There is a universal element of Huckabee’s Christian Zionist theology that mirrors the view of Trump’s former ambassador to Israel, David Friedman, whose Jewish perspective is rooted in Scripture. Friedman’s ideas, as expressed in his recent book One Jewish State: The Last, Best Hope to Resolve the Israeli-Palestinian Conflict, represent “a convergence of faith and politics,” defending Jewish self-determination in Israel both theologically and practically.
Released only a few weeks before the first anniversary of Hamas’
October 7 jihadist massacre, One Jewish State warns that “no
good outcome will be achieved by giving the biblical heartland of the Jewish
people to others who do not respect the words of the Bible or the holiness of
the land.”
For Friedman, the October 7 massacre only reinforced the
view that Israel’s repeated, decades-long efforts to trade “land for peace”
with its neighbors had failed. This view is increasingly popular in Israel, and
in July, Israeli lawmakers voted overwhelmingly (68–9) to oppose ceding control
of land in Judea and Samaria for the establishment of a Palestinian
state.
If the biblical heartland is not to be partitioned for a
Palestinian state, what then is its future? For Friedman, the answer is
unequivocal: the complete integration of Judea and Samaria into Israel proper.
He argues that this is not merely the best and most practical option, but the
only path that can fulfill the biblical mandate. “Only through full Israeli
sovereignty,” Friedman writes, “can we create a secure and prosperous nation
that honors its biblical heritage while ensuring dignity, opportunity, and
pride for all who dwell within its borders.”
Knowingly or not, both Friedman and Huckabee’s theological outlook draws significantly from the visionary work of Rabbi Abraham Isaac Kook. Born in Latvia in 1865, Rabbi Kook would become the first Ashkenazi chief rabbi of British Mandatory Palestine and the architect of modern religious Zionism—elevating Zionism from a political movement to a religious imperative.

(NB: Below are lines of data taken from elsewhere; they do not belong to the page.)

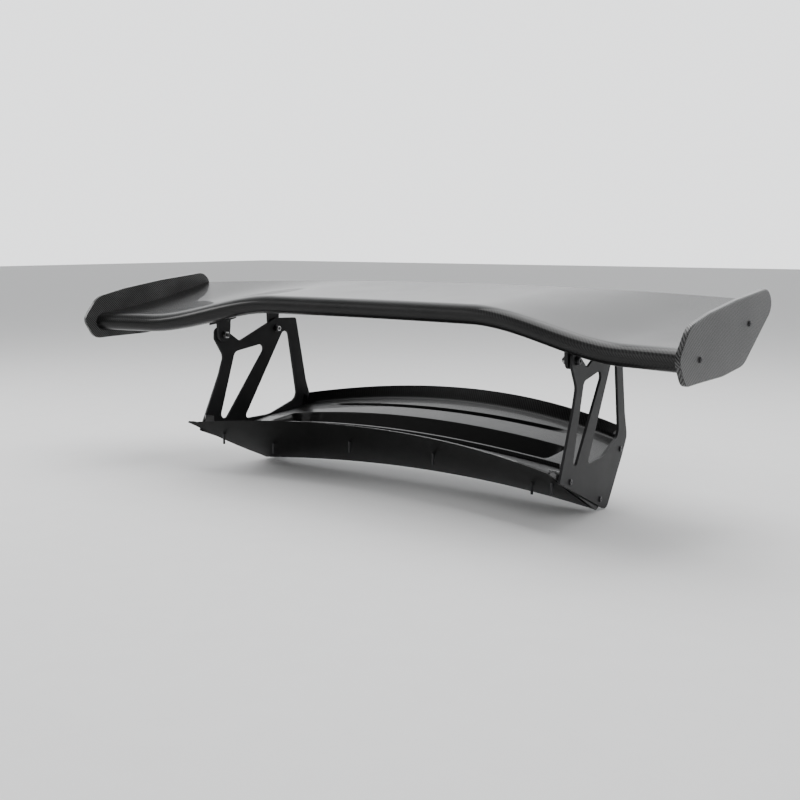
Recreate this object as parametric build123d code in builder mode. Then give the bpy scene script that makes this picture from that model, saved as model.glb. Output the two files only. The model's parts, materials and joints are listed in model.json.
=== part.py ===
"""Rear wing for a saloon car's boot lid: a three-dimensional carbon blade with end plates,
held by two plate stays on a hollow carbon boot spoiler. The blade tilts about two pivot bolts.

Frame: X across the car, +Y rearwards, +Z up, millimetres. The origin is under the middle of
the assembly, at the level of its lowest edge.
"""
from math import atan2, cos, degrees, radians, sin, sqrt, tan
import os

from build123d import *

os.makedirs("parts", exist_ok=True)

# Blade
halfBlade = 845.0
tipLead = -260.0
tipChord = 412.0
planBow = 105.0
tipUnderside = 361.0
tipTop = 406.0
noseRise = 61.0
tipTrail = 479.0
trailArch = 14.0
trailThickness = 5.0
riseStart = 300.0
riseEnd = 700.0
noseFraction = 0.07
skin = 2.2
bondGap = 0.2
coreEnd = 0.93

# End plates
plateThickness = 10.0
plateEdge = 3.0

# Stays
toe = 6.3
stayMiddle = 523.7
stayThickness = 6.0

# Pivot and angle adjustment
pivotY, pivotZ = -96.0, 354.0
adjustY, adjustZ = 92.0, 360.0
tiltLimit = 5.0
pivotRadius = 5.0
adjustRadius = 4.0
runningClearance = 0.05
axialGap = 0.3
washerRadius = 10.0
frontEarOuter = 527.0
frontEarThickness = 8.0
rearEarInner = 520.6
rearEarThickness = 7.0
earHalfWidth = 18.0
padDepth = 6.0
padWidth = 46.0

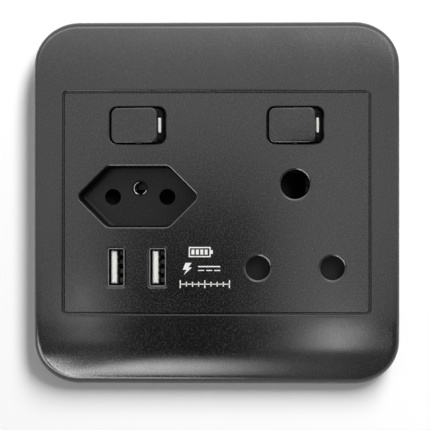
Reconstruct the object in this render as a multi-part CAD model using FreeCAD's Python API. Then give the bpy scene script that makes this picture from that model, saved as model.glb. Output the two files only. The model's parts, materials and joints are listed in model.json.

Unlike his Orthodox contemporaries who dismissed secular Zionists for their
lack of religious observance, Rabbi Kook saw divine purpose in their pioneering
work. In Kook’s vision, this secular phase of nation-building would naturally
evolve into a spiritual awakening, as Jews returned not only to their land but
to their faith. Kook also foresaw a third and final phase: universal Zionism,
where the Jewish state’s spiritual revival would radiate outward, influencing
and uplifting all nations.
Trump’s Christian and Jewish ambassadors to Israel, despite their different faiths, are united by a universal Zionist theology that transcends religious boundaries. Their shared vision of a secure, sovereign Israel fulfilling its biblical destiny, as opposed to the tired, failed pursuit of the Oslo-era “two-state solution,” represents a new chapter in American-Israeli relations. A chapter where Jewish and Christian support for Israel don’t merely coexist but empower one another.